The bigger story here is not that they forgot to tell the LLM to run tests, it's that agentic use has been so normalized and overhyped that an entire PR was attempted without any QA. Even if you're personally against this, this is how most people talk about agents online.

You don't always have the privilege of working on a project with tests, and rarely are they so thorough that they catch everything. Blindly trusting LLM output without QA or Review shouldn't be normalized.

Who is normalizing merging ANYTHING, LLM-generated or human-generated, without QA or review?

You should be reviewing everything that touches your codebase regardless of source.

  • A LOT of people, if you're paying attention. Why do you think that happened at their company?

    It's not hard to find comments from people vibe coding apps without understanding the code, even apps handling sensitive data. And it's not hard to find comments saying agents can run by themselves.

    I mean people are arguing AGI is already here. What do you mean who is normalizing this?

    • I fully believe there are misguided leaders advocating for "increasing velocity" or "productivity" or whatever, but the technical leaders should be pushing back. You can't make a ship go faster by removing the hull.

      And if you want to try... well you get what you get!

      But again, no one who is serious about their business and serious about building useful products is doing this.

      1 reply →

I am not saying you should be a LLM maximalist at all.

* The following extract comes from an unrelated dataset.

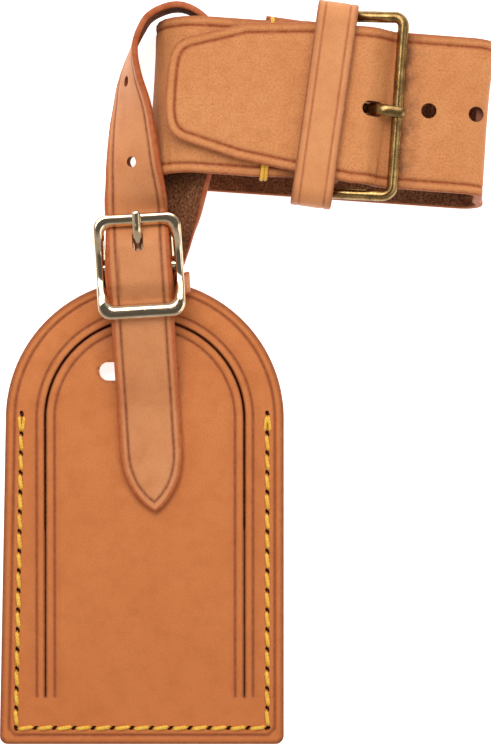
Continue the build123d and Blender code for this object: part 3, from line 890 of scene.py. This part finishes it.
strapWay = strapRoute(strapShape)
strapEnd = routeLength(strapWay)
strapHalf = strapShape["width"] / 2
tipSide = bezierRun((0, 0), (0.6, 1.5), (5.0, strapHalf), (strapShape["tip"], strapHalf))
strapPlaces = np.concatenate((np.linspace(0.04, strapShape["tip"], 90), np.arange(14.4, strapEnd, 0.5)))
halfWidths = np.interp(strapPlaces, tipSide[:, 0], tipSide[:, 1])
spread = np.exp(-((strapPlaces - 55.5) / 6.5) ** 2)     # pressed wider where it bows over the bar
strapOutline = ([(strapEnd + 5, strapHalf)] + [(x, y) for x, y in tipSide[::-1]] + [(x, -y) for x, y in tipSide] +
                [(strapEnd + 5, -strapHalf)])
strap = stripFromRoute("narrowStrap", strapWay, strapShape, -halfWidths - 0.65 * spread, halfWidths + 0.25 * spread,
                       strapOutline, strapPlaces)
for name, along, up, long, tall, depth in (("prongSlot", 5.7, 13.75, 4.8, 2.5, 4.0),
                                           ("foldGap", 0.5, 10.87, 5.4, 2.6, 4.15)):
    cutWith(strap, pillCutter(name, strapPlace(along, up) * mm, alongStrap, upward, long, tall, depth), cutEdgeSlot)
for index in (1, 4):
    x, y, z, stand = loopStations[index]
    facing = np.cross((0, -1, 0), standing(stand))
    cutWith(strap, pillCutter("spareHole", benchPoint(x, y, z) * mm, (0, 1, 0), facing,
                              strapShape["hole"] + 0.01, strapShape["hole"], 5.0), cutEdgeSlot)
smoothByAngle(strap, 50)
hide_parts("tag_strap")
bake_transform(strap)
print("narrow strap made")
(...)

I am just saying LLMs need to have a change-test cycle, like humans, in order to be effective. But looks like your goal is not really to be effective at using LLMs, but to bitch about it on the internet.

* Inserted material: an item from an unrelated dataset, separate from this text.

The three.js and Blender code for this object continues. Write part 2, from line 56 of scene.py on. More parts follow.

  • > But looks like your goal is not really to be effective at using LLMs, but to bitch about it on the internet

    Listen, you can engage with the comment or ignore everything but the first sentence and throw out personal insults. If you don't want to sound like a shill, don't write like one.

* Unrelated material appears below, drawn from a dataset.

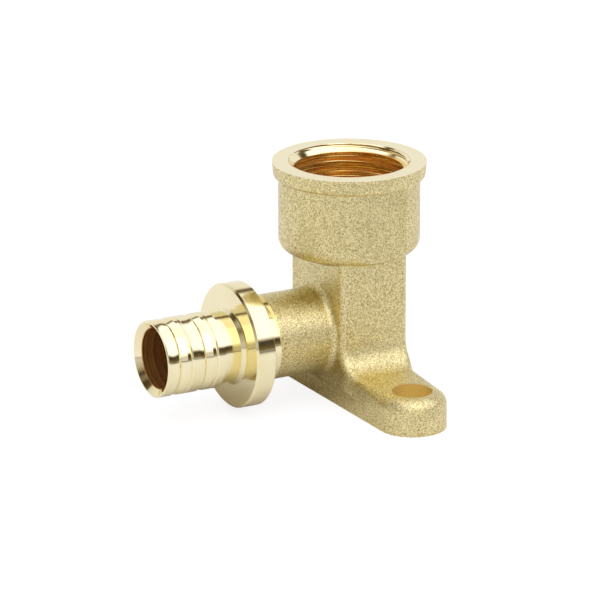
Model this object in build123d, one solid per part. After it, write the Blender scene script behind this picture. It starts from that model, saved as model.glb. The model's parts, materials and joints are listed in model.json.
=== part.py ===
from build123d import *
import math
import os

os.makedirs("parts", exist_ok=True)

# A wall plate elbow forged from one piece of brass and turned where it is bright.
# The socket axis is Z, the pipe spigot points to -X and the two screw ears lie along Y.
# The origin is on the socket axis, in the underside that rests on the wall. Sizes are in mm.

# Socket: a round lip, and below it a collar with two flats that draws in to the tower.
# Each wall is the metal left round the thread.
height = 41.9
thread_major_d = 20.96
thread_depth = 13.0
drill_point = 118.0
mouth_chamfer = 0.12
lip_wall = 2.92
lip_draft = 0.2
lip_height = 2.8
lip_round = 0.8
collar_wall = 1.845
flat_wall = 0.82
collar_bottom_z = 26.7
collar_round = 2.4
underside_slope = 22.0

# Tower: the upright block below the collar, square with round corners
tower_x = 13.5
tower_y = 18.2
corner_round = 1.3

# Base bar with a screw ear at each end
ear_pitch = 44.0
ear_d = 11.86
ear_end_thickness = 6.3
ear_root_thickness = 6.8
ear_round = 2.1
foot_fillet = 4.6
foot_taper = 5.0
waist_z = 3.0
waist_rise = 1.0
screw_hole_d = 7.0

# Horn: the forged root of the spigot
horn_z = 12.4
horn_d = 14.9
horn_end = 17.5
horn_fillet = 1.2

# Turned spigot with its stop collar, all about one axis
spigot_z = 11.95
waterway_d = 10.6
mouth_cone_d = 12.6
mouth_cone_depth = 1.0
neck_d = 12.3
neck_cone = 0.6
stop_front = 24.0
stop_back = 20.4
stop_d = 21.8
stop_chamfer = 0.35
stop_back_chamfer = 0.1
ring_d = 14.8
ring_step_d = 14.4
ring_step = 19.1

# Ribs on the spigot, counted from the stop collar out. Each has a narrow notch, a land, and a barb
# that falls slowly and rises fast, so the pipe slides on over it and doesn't come back.
neck_length = 3.85
first_land = 1.55
mouth_land = 2.5
rib_count = 2
rib_pitch = 4.9
land_d = 13.4
notch_width = 0.5
notch_depth = 0.2
barb_offset = 2.1
barb_fall = 1.25
barb_rise = 0.45
barb_depth = 0.3
mouth_edge = 0.15

ear_y = ear_pitch / 2
half_x, half_y, half_bar = tower_x / 2, tower_y / 2, ear_d / 2
tower_top = collar_bottom_z + 0.7
bend_start = half_y - 0.6
bend_end = bend_start + foot_taper
ear_root_y = bend_end + 0.5
lip_d = thread_major_d + 2 * lip_wall
collar_d = thread_major_d + 2 * collar_wall
collar_flats = thread_major_d + 2 * flat_wall
lip_z = height - lip_height
underside_z = collar_bottom_z - collar_d / 2 * math.tan(math.radians(underside_slope))
point_slope = 1 / math.tan(math.radians(drill_point / 2))
rib_start = stop_front + neck_length
first_notch = rib_start + first_land
last_barb = first_notch + (rib_count - 1) * rib_pitch + barb_offset
spigot_end = last_barb + mouth_land

up = Location((0, 0, 0), (0, -90, 0))
out = Location((0, 0, spigot_z), (0, 0, 180))


def ear_top(y):
    """Height of the ear's upper face at a distance y from the socket axis."""
    slope = (ear_root_thickness - ear_end_thickness) / (ear_y - half_y)
    return ear_root_thickness - slope * (y - half_y)


def web_plan():
    """The tower and the root of the bar seen from above: the sides bend in to the ears' width."""
    middle_x, middle_y = (half_x + half_bar) / 2, (bend_start + bend_end) / 2
    with BuildSketch() as plan:
        with BuildLine():
            Line((half_x, 0), (half_x, bend_start))
            first_bend = TangentArc((half_x, bend_start), (middle_x, middle_y), tangent=(0, 1))
            TangentArc((middle_x, middle_y), (half_bar, bend_end), tangent=first_bend % 1)
            Polyline((half_bar, bend_end), (half_bar, ear_root_y), (0, ear_root_y))
            mirror(about=Plane.YZ)
            mirror(about=Plane.XZ)
        make_face()
    return plan.sketch


def web_side():
    """The tower and the bar seen from the side: sloping ears, a wide fillet and the tower face."""
    right = [(ear_y, 0), (ear_y, ear_top(ear_y)), (half_y, ear_root_thickness), (half_y, tower_top)]
    left = [(-y, z) for y, z in reversed(right)]
    with BuildSketch(Plane.YZ) as side:
        with BuildLine():
            Polyline(*right, *left, close=True)
        make_face()
        foot = [v for v in side.vertices() if abs(v.Y - ear_root_thickness) < 0.01]
        fillet(foot, foot_fillet)
    return side.sketch


def waist_cut(side):
    """The strip beside the bar where the tower is drawn in to the width of the ears."""
    outer = half_x + 2
    rise_x = half_x + 0.05
    points = [(half_bar, -1), (half_bar, waist_z), (rise_x, waist_z + waist_rise)]
    points += [(outer, waist_z + waist_rise), (outer, -1)]
    with BuildSketch(Plane.XZ) as strip:
        with BuildLine():
            Polyline(*[(side * x, z) for x, z in points], close=True)
        make_face()
    return extrude(strip.sketch, ear_y, both=True)


def web():
    """The tower and the root of the bar as one block with rounded upper edges."""
    block = extrude(web_plan(), tower_top) & extrude(web_side(), half_x + 1, both=True)
    block = block - waist_cut(1) - waist_cut(-1)
    rim = []
    for face in block.faces():
        normal = face.normal_at(face.center())
        if abs(normal.X) < 0.01 and abs(face.center().Y) < ear_root_y - 0.01 and abs(normal.Z) < 0.9999:
            rim += [e for e in face.edges() if abs(e.tangent_at(0.5).X) < 0.999]
    return fillet(rim, corner_round)


def ear_section(left):
    """Section across the ear at its hole, from x = left to the +X side, with rounded upper edges."""
    top = ear_top(ear_y)
    with BuildSketch(Plane.XZ.offset(-ear_y)) as section:
        with BuildLine():
            Polyline((left, 0), (left, top), (half_bar, top), (half_bar, 0), close=True)
        make_face()
        fillet([v for v in section.vertices() if v.Y > top - 0.01 and abs(v.X) > 1], ear_round)
    return section.sketch


def ear(root):
    """An ear on the +Y side, from its root face: the edges get rounder towards the round end."""
    arm = loft([root, ear_section(-half_bar)], ruled=True)
    end = revolve(ear_section(0), Axis((0, ear_y, 0), (0, 0, 1)), 180)
    return arm + end


def turned(points, place, rounds=()):
    """A solid of revolution from (distance along the axis, radius) points, with chosen corners rounded."""
    with BuildSketch() as section:
        with BuildLine():
            Polyline(*points, close=True)
        make_face()
        for corner, radius in rounds:
            fillet(section.vertices().sort_by_distance((*corner, 0))[0], radius)
    return place * revolve(section.sketch, Axis.X)


def socket():
    """The lip and the collar, with a flat on each side of the collar."""
    lip_r, collar_r = lip_d / 2, collar_d / 2
    lip_low_r = lip_r - lip_draft
    points = [(height, 0), (height, lip_r), (lip_z, lip_low_r), (lip_z, collar_r)]
    points += [(collar_bottom_z, collar_r), (underside_z, 0)]
    rounds = [((lip_z, lip_low_r), lip_round), ((collar_bottom_z, collar_r), collar_round)]
    body = turned(points, up, rounds)
    flat_height = lip_z - underside_z
    for side in (1, -1):
        middle = Location((0, side * collar_d / 2, underside_z + flat_height / 2))
        body = body - middle * Box(collar_d, collar_d - collar_flats, flat_height)
    return body


def horn():
    """The round forged root of the spigot, which starts inside the tower."""
    length = horn_end - half_x + 2
    middle = Location((-horn_end + length / 2, 0, horn_z), (0, 90, 0))
    return middle * Cylinder(horn_d / 2, length)


def spigot():
    """The turned end: ring, stop collar, neck and ribs."""
    stop_r, neck_r, land_r = stop_d / 2, neck_d / 2, land_d / 2
    points = [(horn_end - 1, 0), (horn_end - 1, ring_d / 2 - 0.4), (horn_end, ring_d / 2 - 0.4)]
    points += [(horn_end, ring_d / 2), (ring_step, ring_d / 2), (ring_step, ring_step_d / 2)]
    points += [(stop_back, ring_step_d / 2), (stop_back, stop_r - stop_back_chamfer)]
    points += [(stop_back + stop_back_chamfer, stop_r), (stop_front - stop_chamfer, stop_r)]
    points += [(stop_front, stop_r - stop_chamfer), (stop_front, neck_r + neck_cone)]
    points += [(stop_front + neck_cone, neck_r), (rib_start, neck_r), (rib_start, land_r)]
    for number in range(rib_count):
        points += rib(first_notch + number * rib_pitch)
    points += [(spigot_end - mouth_edge, land_r), (spigot_end, land_r - mouth_edge), (spigot_end, 0)]
    return turned(points, out)


def rib(notch):
    """Outline of one rib: its notch, then its barb."""
    land_r, barb = land_d / 2, notch + barb_offset
    points = [(notch - notch_width / 2, land_r), (notch, land_r - notch_depth), (notch + notch_width / 2, land_r)]
    return points + [(barb - barb_fall, land_r), (barb, land_r - barb_depth), (barb + barb_rise, land_r)]


def passages():
    """Everything that is bored out: the socket, the waterway round the corner, and its mouth."""
    major_r, way_r = thread_major_d / 2, waterway_d / 2
    floor = height - thread_depth
    cone_end = floor - (major_r - way_r) * point_slope
    well = [(height + 1, 0), (height + 1, major_r + mouth_chamfer), (height, major_r + mouth_chamfer)]
    well += [(height - mouth_chamfer, major_r), (floor, major_r), (cone_end, way_r)]
    well += [(spigot_z, way_r), (spigot_z - way_r * point_slope, 0)]
    run = [(spigot_end + 1, 0), (spigot_end + 1, mouth_cone_d / 2), (spigot_end, mouth_cone_d / 2)]
    run += [(spigot_end - mouth_cone_depth, way_r), (0, way_r), (-way_r * point_slope, 0)]
    return turned(well, up) + turned(run, out)


def screw_holes():
    hole = Cylinder(screw_hole_d / 2, 3 * ear_root_thickness)
    return Location((0, ear_y, 0)) * hole + Location((0, -ear_y, 0)) * hole


tower = web()
right_ear = ear(tower.faces().sort_by(Axis.Y)[-1])
forging = tower + right_ear + mirror(right_ear, about=Plane.XZ) + socket() + horn()
root = [e for e in forging.edges().filter_by(GeomType.CIRCLE) if abs(e.arc_center.X + half_x) < 0.01]
forging = fillet([e for e in root if abs(e.radius - horn_d / 2) < 0.01], horn_fillet)
elbow = forging + spigot() - passages() - screw_holes()
elbow.label = "elbow_body"
export_step(elbow, "parts/elbow_body.step")
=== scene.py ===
"""Looks of a forged brass wall plate elbow, with its socket thread cut and its turned faces bright.

Lengths are in metres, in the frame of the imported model: the socket axis is Z, the pipe spigot
points to -X, the two screw ears lie along Y, and the underside rests on the floor at z = 0.
"""

import json
import math
from functools import partial

import bpy
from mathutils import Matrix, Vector


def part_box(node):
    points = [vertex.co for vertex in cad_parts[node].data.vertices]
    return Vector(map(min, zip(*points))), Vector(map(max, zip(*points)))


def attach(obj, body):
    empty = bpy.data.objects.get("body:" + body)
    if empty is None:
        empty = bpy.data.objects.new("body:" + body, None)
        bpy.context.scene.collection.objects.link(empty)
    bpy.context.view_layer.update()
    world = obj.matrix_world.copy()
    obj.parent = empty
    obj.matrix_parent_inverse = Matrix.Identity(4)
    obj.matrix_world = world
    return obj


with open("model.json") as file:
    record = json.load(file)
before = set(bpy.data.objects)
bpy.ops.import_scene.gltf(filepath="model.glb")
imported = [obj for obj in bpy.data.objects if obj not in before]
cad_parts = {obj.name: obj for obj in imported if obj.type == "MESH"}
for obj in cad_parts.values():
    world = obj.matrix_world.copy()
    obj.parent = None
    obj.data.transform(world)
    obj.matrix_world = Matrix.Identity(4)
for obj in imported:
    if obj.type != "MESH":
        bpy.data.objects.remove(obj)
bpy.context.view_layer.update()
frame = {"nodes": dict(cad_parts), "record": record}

MM = 0.001
mounts = {mount["name"]: mount for mount in frame["record"]["mounts"]}
BODY = "elbow_body"

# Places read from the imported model
TOP_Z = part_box(BODY)[1].z
BORE_R = mounts["socket_thread"]["dims"]["r_mm"] * MM
THREAD_LENGTH = mounts["socket_thread"]["dims"]["length_mm"] * MM
SPIGOT_Z = mounts["pipe_spigot"]["pos_m"][2]
EAR_Y = mounts["wall_screws"]["dims"]["spacing_y_mm"] * MM / 2
SCREW_R = mounts["wall_screws"]["dims"]["hole_r_mm"] * MM

# Places that no mount states. The socket's floor is the cone of a drill. The waterway's radius and
# the start of the spigot's turned length each have a small margin.
SOCKET_DEPTH = 13.0 * MM
BORE_FLOOR_Z = TOP_Z - SOCKET_DEPTH
DRILL_POINT = 118.0
POINT_SLOPE = 1.0 / math.tan(math.radians(DRILL_POINT / 2))
WATERWAY_R = 5.4 * MM
TURNED_X = 17.45 * MM

# How far a turned zone reaches past its surface, so that the surface lies inside it
FACE_REACH = 0.02 * MM
BORE_REACH = 0.1 * MM
FLOOR_REACH = 0.3 * MM
HOLE_REACH = 0.03 * MM

# The socket thread: a right-hand pipe thread, 14 turns to the inch, with 55 degree flanks. Each root
# is cut off by a sixth of the sharp V. It starts at a share of a turn, and a cone opens its mouth.
PITCH = 1.8143 * MM
SHARP_V = 0.9605 * PITCH
CUT_OFF = SHARP_V / 6
CREST_R = BORE_R - 1.16 * MM
ROOT_R = BORE_R - 0.03 * MM
SLEEVE_R = BORE_R + 0.02 * MM
THREAD_START = 0.35
CONE_WIDTH = 1.0 * MM
CONE_DEPTH = 1.1 * MM
CONE_EDGE = 0.1 * MM
COLUMNS = 193
ROWS_PER_TURN = 20
WELD = 0.002 * MM
TINY = 0.0001

# Brass as it is forged and blasted, and as it is turned. The holes, the bore and the thread get deeper,
# more orange copies of the turned brass: painted shade and reflection of their hollows. The darker ones
# of the bore and the thread make streaks along the tool's rings.
BLASTED = (1.0, 0.89, 0.455)
BLASTED_DARK = (0.33, 0.23, 0.05)
TURNED = (0.95, 0.865, 0.52)
TURNED_DARK = (0.88, 0.75, 0.37)
HOLE_PAINTED_SHADE = (1.0, 0.83, 0.36)
BORE_PAINTED_SHADE = (1.0, 0.68, 0.26)
BORE_STREAK_PAINTED_SHADE = (0.66, 0.36, 0.08)
THREAD_PAINTED_SHADE = (1.0, 0.82, 0.3)
THREAD_STREAK_PAINTED_SHADE = (0.78, 0.36, 0.04)
WHITE = (1.0, 1.0, 1.0)

# How much of the darker colour the slow clouds of tone bring
BLASTED_CLOUDS = 0.12
TURNED_CLOUDS = 0.5
THREAD_CLOUDS = 0.4
CLOUD_EDGE = (0.4, 0.75)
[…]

    When you're telling people the problem is the LLM did not have tests, you're saying "Yeah I know you caught it spitting out random unrelated crap, but if you just let it verify if it was crap or not, maybe it would get it right after a dozen tries." Does that not seem like a horribly ineffectual way to output code? Maybe that's how some people write code, but I evaluate myself with tests to see if I accidentally broke something elsewhere. Not because I have no idea what I'm even writing to begin with.

    You wrote

    > Without that they cannot know if what they did works, and they are a bit like humans

    They are exactly not like humans this way. LLMs break code by not writing valid code to begin with. Humans break code by forgetting an obscure business rule they heard about 6 months ago. People work on very successful projects without tests all the time. It's not my preference, but tests are non-exhaustive and no replacement for a human that knows what they're doing. And the tests are meaningless without that human writing them.

    So your response to that comment, pushing them further down the path of agentic code doing everything for them, smacks of maximalism, yes.

    • You need to seek medical help. LLM is not your enemy. I am not your enemy. The world is not against you.